Salvador Lourenço é um dos cerca de 275 estudantes angolanos a estudar em Portugal. Ao abrigo da bolsa Erasmus Mundus, chegou em setembro de 2013 para o mestrado de Relações Internacionais na Faculdade de Letras da Universidade do Porto (FLUP). Tinha 8 anos quando, pela primeira vez, sentiu o conflito armado da Guerra Civil de Angola. Em 1992, estava em N’Dalatando, cidade onde nasceu, na província de Kwanza-Norte, noroeste do país. “Vivi a guerra desde os meus poucos anos. Quando o conflito armado reacendeu, tinha oito anos. Foi terrível. Teriam sido os resultados eleitorais aceites e o país hoje seria mais desenvolvido”, explica.

A Guerra Civil angolana eclodiu em 1975, pouco depois da conquista da independência por parte do país e da desocupação portuguesa da antiga colónia. “O processo de descolonização, em si, não foi o fator do conflito. O processo de descolonização, de alguma forma, acelerou o que já era uma divisão das forças políticas angolanas que combatiam a administração colonial portuguesa”, considera Maciel Santos, professor do Centro de Estudos Africanos da Universidade do Porto (CEAUP). “Sobretudo depois do Acordo de Alvor tornou-se iminente que Angola se tornava independente dentro de meses e a conflitualidade que existia entre eles tornou-se exacerbada”.

“Quando o conflito armado reacendeu, tinha oito anos. Foi terrível”.

Em 1992, quando Salvador era criança na antiga Vila Salazar, nome colonial de N’Dalatando, o conflito estava já generalizado a todas as regiões do país. Tinha início, como explica Maciel Santos, a segunda Guerra Civil, na qual “a UNITA controlou praticamente a totalidade até das áreas municipais e, depois, numa última fase da guerra, foi perdendo lentamente o controlo das zonas rurais”.

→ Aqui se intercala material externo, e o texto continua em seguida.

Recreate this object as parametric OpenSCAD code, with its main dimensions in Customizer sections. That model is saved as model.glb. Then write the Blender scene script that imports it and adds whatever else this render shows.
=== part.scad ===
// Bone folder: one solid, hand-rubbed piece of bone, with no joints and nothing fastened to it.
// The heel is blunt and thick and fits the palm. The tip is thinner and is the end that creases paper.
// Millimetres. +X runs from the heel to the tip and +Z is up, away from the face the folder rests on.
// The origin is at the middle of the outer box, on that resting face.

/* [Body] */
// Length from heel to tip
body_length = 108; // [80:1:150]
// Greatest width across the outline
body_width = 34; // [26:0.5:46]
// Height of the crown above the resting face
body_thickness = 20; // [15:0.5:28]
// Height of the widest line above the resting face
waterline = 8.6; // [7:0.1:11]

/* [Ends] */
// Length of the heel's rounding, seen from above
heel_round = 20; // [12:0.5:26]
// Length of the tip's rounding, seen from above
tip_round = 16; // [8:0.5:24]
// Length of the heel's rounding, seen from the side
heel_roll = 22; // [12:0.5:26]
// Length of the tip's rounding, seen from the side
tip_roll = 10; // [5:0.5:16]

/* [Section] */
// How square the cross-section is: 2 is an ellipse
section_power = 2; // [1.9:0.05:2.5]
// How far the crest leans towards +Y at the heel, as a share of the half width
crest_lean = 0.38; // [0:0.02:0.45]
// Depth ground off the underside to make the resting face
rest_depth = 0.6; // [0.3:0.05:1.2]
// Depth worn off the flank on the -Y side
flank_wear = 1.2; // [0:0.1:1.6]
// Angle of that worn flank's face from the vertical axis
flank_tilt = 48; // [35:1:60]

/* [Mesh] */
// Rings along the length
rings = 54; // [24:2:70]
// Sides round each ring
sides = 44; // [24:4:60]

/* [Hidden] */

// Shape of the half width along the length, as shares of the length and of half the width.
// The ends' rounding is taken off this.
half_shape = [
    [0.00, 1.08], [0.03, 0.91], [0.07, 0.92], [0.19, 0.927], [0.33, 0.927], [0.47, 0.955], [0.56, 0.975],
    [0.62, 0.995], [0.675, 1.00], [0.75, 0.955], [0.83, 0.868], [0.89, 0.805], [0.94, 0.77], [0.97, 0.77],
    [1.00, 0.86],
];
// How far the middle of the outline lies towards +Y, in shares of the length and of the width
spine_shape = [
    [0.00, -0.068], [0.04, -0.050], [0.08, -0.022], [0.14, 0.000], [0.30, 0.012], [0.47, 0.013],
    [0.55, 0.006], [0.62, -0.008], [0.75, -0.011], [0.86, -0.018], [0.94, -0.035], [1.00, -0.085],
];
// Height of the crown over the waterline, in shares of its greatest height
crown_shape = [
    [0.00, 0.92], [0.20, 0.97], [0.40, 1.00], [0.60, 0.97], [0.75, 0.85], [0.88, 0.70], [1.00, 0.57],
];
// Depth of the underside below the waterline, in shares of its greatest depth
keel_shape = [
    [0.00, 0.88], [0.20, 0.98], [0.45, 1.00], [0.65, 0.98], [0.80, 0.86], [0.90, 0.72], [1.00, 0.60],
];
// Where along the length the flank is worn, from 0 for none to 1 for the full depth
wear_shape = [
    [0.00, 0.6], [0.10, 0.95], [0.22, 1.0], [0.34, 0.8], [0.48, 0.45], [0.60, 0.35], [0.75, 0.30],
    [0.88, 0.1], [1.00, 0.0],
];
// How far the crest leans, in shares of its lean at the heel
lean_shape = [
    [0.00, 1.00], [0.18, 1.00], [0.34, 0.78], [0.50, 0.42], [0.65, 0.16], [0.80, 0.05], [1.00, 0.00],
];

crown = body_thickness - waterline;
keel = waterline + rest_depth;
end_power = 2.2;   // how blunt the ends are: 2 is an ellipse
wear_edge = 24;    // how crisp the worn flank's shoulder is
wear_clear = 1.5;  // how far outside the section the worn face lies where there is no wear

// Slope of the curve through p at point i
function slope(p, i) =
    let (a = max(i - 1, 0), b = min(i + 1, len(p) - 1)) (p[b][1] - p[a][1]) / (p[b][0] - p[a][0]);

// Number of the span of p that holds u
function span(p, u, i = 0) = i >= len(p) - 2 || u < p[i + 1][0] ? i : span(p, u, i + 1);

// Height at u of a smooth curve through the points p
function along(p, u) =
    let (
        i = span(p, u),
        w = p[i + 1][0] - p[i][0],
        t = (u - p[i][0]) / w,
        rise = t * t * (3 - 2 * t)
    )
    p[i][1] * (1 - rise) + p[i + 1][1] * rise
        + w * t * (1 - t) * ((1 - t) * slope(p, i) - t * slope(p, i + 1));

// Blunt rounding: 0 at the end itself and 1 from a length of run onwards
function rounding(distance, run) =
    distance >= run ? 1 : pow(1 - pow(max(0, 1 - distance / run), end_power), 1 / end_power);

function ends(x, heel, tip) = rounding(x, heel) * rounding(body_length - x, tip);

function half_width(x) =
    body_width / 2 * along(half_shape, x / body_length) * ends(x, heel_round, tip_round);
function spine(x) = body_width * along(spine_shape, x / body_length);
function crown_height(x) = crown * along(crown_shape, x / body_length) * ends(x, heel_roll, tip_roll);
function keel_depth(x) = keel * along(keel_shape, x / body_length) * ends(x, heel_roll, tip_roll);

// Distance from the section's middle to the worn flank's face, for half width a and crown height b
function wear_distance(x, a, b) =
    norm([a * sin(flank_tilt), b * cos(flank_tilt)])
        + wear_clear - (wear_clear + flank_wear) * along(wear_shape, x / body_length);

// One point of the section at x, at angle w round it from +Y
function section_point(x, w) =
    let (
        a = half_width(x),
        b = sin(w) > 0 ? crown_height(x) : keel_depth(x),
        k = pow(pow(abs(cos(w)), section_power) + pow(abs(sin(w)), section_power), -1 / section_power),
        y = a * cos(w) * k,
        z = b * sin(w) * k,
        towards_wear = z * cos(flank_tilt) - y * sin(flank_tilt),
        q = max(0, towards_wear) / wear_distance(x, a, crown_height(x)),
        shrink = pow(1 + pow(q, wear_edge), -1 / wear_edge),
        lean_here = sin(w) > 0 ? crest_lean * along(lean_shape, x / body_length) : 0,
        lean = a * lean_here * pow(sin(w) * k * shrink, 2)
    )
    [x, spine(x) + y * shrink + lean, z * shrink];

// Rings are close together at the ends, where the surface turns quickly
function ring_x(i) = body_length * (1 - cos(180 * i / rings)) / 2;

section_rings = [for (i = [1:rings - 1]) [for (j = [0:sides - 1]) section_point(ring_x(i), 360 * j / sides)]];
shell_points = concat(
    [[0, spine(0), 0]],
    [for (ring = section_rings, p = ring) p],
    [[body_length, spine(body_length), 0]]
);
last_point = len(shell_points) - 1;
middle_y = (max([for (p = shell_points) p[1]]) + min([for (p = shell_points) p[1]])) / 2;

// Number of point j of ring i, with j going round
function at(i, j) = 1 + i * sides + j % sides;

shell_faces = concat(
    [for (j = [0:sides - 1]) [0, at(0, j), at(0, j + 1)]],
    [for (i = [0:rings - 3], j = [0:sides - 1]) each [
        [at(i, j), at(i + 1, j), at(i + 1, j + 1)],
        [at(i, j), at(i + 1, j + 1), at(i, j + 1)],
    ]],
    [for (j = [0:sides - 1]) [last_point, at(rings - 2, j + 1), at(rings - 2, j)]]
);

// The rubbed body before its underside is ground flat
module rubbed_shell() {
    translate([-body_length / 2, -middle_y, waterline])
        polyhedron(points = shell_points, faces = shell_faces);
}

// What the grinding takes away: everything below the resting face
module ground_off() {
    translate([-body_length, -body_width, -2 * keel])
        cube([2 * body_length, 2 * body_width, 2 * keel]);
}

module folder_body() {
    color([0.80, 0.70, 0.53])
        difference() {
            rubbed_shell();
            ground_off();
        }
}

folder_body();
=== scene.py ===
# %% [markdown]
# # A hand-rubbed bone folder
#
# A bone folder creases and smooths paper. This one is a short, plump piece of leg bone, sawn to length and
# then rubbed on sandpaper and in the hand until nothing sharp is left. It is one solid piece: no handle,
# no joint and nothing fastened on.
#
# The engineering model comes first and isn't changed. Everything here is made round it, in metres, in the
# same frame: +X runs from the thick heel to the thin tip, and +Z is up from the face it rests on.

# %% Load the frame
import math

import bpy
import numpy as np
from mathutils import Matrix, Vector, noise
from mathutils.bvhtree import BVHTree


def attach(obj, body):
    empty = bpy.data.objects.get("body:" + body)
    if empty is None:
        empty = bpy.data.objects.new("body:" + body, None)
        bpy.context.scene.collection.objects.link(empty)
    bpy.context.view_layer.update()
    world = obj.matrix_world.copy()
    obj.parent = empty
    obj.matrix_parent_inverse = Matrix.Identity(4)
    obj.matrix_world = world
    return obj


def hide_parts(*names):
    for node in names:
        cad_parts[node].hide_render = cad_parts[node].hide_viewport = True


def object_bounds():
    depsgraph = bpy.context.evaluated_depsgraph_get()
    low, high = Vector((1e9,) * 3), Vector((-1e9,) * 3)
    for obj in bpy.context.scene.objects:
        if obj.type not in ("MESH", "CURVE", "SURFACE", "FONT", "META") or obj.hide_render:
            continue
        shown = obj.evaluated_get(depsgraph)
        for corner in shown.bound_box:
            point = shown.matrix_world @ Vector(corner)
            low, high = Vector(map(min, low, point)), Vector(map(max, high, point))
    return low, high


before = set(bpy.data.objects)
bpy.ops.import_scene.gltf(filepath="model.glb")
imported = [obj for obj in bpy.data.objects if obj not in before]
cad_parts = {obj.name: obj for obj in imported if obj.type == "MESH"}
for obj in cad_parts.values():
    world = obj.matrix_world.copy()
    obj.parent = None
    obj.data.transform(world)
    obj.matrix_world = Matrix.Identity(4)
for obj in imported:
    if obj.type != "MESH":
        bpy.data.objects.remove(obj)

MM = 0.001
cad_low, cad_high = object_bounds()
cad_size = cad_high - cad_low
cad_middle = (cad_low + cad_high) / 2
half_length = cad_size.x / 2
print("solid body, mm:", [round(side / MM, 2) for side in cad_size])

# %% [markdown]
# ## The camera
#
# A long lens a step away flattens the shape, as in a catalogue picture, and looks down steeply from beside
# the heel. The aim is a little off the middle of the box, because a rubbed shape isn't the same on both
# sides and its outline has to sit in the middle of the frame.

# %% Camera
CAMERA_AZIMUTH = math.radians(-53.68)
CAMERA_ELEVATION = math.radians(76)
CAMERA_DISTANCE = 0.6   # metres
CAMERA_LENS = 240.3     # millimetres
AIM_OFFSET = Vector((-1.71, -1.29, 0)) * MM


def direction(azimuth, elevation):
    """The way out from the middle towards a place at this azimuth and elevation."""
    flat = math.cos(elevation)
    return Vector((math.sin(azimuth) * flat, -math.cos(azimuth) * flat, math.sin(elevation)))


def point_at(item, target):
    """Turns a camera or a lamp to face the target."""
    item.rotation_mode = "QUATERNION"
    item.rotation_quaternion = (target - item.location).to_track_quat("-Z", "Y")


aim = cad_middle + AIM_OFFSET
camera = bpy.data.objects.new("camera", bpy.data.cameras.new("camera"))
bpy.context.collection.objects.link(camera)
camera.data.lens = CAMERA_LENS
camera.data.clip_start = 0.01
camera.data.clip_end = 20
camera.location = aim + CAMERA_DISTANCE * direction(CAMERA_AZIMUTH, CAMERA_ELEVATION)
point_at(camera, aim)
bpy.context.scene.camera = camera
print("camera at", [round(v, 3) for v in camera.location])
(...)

O conflito chega ao fim em 2002, mais de 25 anos depois do início de uma das mais longas guerras civis em África. Para além da duração do mesmo, a violência trouxe as respetivas consequências para a população angolana: a Organização das Nações Unidas (ONU) estimou, em 2003, que 80% dos angolanos não teriam acesso a assistência médica básica, 60% à água potável e 30% das crianças angolanas morreriam antes dos cinco anos de idade.

Cinco a 15 milhões de engenhos ainda por detonar

Hoje, mais de 12 anos após o fim do conflito, a guerra continua a fazer vítimas. “As minas são uma das armas mais baratas dos conflitos ditos regionais”, explica Maciel Santos, atribuindo o seu uso, preferencialmente, a “movimentos político-militares com poucos recursos e que utilizam a guerra de guerrilha”. Grande parte do conflito em Angola teve de ser feito por estradas não transitáveis o ano inteiro, devido à sazonalidade da chuva.

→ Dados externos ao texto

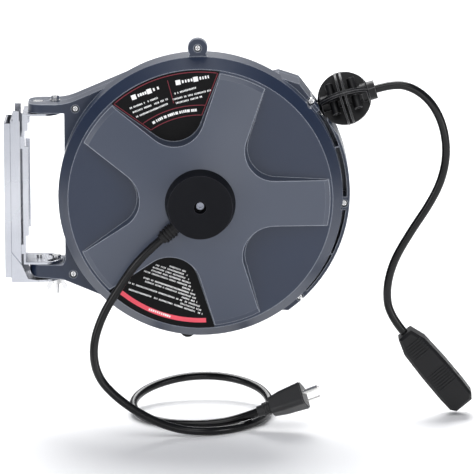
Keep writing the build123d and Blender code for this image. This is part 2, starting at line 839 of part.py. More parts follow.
with BuildPart() as plug_body:
    with BuildSketch(plug_plane.offset(relief_length)):
        RectangleRounded(20, 18, 4.5)
    with BuildSketch(plug_plane.offset(relief_length + 14)):
        RectangleRounded(24, 23, 5)
    with BuildSketch(plug_face.offset(-1.5)):
        RectangleRounded(27, 26, 5)
    loft(ruled=True)
    with BuildSketch(plug_face.offset(-1.5)):
        RectangleRounded(25.5, 24.5, 4.5)
    extrude(amount=1.5)

with BuildPart() as plug_blades:
    for side in (-1, 1):
        with BuildSketch(plug_face):
            with Locations((side * blade_gap / 2, blade_line)):
                Rectangle(1.5, 6.3)
        extrude(amount=16)
    with BuildSketch(plug_face):
        with Locations((0, pin_line)):
            Circle(2.4)
    extrude(amount=19.2)
    fillet(faces().sort_by(Axis(plug_start, plug_dir))[-1].edges(), 1.6)

# ---------------------------------------------------------------- triple outlet on the cord's end
socket_start = Vector(*outlet_route[-1])
socket_dir = (socket_start - Vector(*outlet_route[-2])).normalized()
socket_length, socket_thick = 106.0, 28.0
socket_plane = Plane(origin=socket_start, x_dir=socket_dir, z_dir=(0, -1, 0))
socket_outline = [
    (0, 8.9),
    (18, 15),
    (52, 16.5),
    (84, 16.5),
    (100, 15.6),
    (socket_length, 11),
]


def socket_holes(face, depth):
    """Two blade slots and a round earth hole, cut from a face into the body."""
    with BuildPart() as holes:
        with BuildSketch(face):
            for side in (-1, 1):
                with Locations((side * blade_gap / 2, -5.0)):
                    Rectangle(2, 7.4)
            with Locations((0, pin_offset - 5.0)):
                Circle(2.6)
        extrude(amount=-depth)
    return holes


side_outlet_at = 68.0
side_reach = socket_outline[2][1]
socket_side = socket_plane.y_dir
side_centre = socket_start + socket_dir * side_outlet_at
with BuildPart() as socket_body:
    with BuildSketch(socket_plane.offset(-socket_thick / 2)):
        Polygon(*socket_outline, *[(x, -y) for x, y in reversed(socket_outline)], align=None)
    extrude(amount=socket_thick)
    chamfer(faces().sort_by(Axis.Y)[0].edges() + faces().sort_by(Axis.Y)[-1].edges(), 3)
    end_face = Plane(
        origin=socket_start + socket_dir * socket_length, x_dir=(0, -1, 0), z_dir=socket_dir
    )
    add(socket_holes(end_face, 17.5).part, mode=Mode.SUBTRACT)
    for side in (-1, 1):
        outward = socket_side * side
        side_face = Plane(origin=side_centre + outward * side_reach, x_dir=(0, -1, 0), z_dir=outward)
        add(socket_holes(side_face, 14).part, mode=Mode.SUBTRACT)

# ---------------------------------------------------------------- wall bracket
carrier_x, carrier_rim_x = 7.1, 18.0
carrier_half, carrier_low, carrier_high = 24.0, -85.0, 90.0
yoke_x = 20.5                         # back face of the yoke's web
yoke_top, yoke_bottom = 86.8, -84.0   # outside faces of its flanges, from the drum axis
support_low, tab_x, tab_top = -103.6, 9.7, -60.0
flange_end_r = 26.0                   # rounded ends, about the swivel axis
slot_half_width = 3.3
plate_bolts = [(0, 40), (0, -30)]
tab_bolts = [(-10, -59), (10, -59)]
plate_bolt_r, tab_bolt_r = 4.0, 3.0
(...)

“As minas eram utilizadas sobretudo para barrar o controlo, especialmente durante a época seca. Havendo o conhecimento mais ou menos seguro da época e da altura dos itinerários, sendo as minas baratas, tendo a guerra se prolongado, praticamente, durante duas dezenas de anos, basta multiplicar todos esses fatores e ver a quantidade de minas terrestres que foram colocadas”, equaciona Maciel Santos.

Há, aproximadamente, 110 milhões de minas terrestres espalhadas por 78 países no mundo, que vitimam entre 15 a 20 mil pessoas por ano. Angola, juntamente com Afeganistão, Camboja, Zimbabwe e Colômbia, faz parte do grupo de países mais minados do planeta. Segundo estimativas de 2011, existem entre 5 a 15 milhões de artefactos não detonados. Os campos minados durante os conflitos cobrem cerca de 8% da superfície angolana, numa área ocupada por perto de 2,4 milhões de pessoas.

A Comissão Nacional Intersectorial de Desminagem e Assistência em Angola (CNIDAH), grande responsável pelo processo de desminagem no país, informou, a maio de 2013, da existência de mais de duas mil áreas suspeitas e com a presença de minas confirmada, cobrindo mais de 1,2 milhões de quilómetros quadrados. Dez das 18 províncias que constituem Angola possuem, pelo menos, 80 áreas suspeitas de minas, o que indica a extensão da contaminação, nomeadamente nas províncias do Moxico (398 zonas), Cuando Cubango (295), Bié (224), Kwanza-Sul (157) e Kumene (147), tudo regiões do interior angolano.

A ONU estima que a remoção total das minas terrestres levará ainda meio século, podendo aumentar o número de cerca de 60 mil angolanos que atualmente possuem um membro amputado devido aos engenhos explosivos (13% deste número são crianças).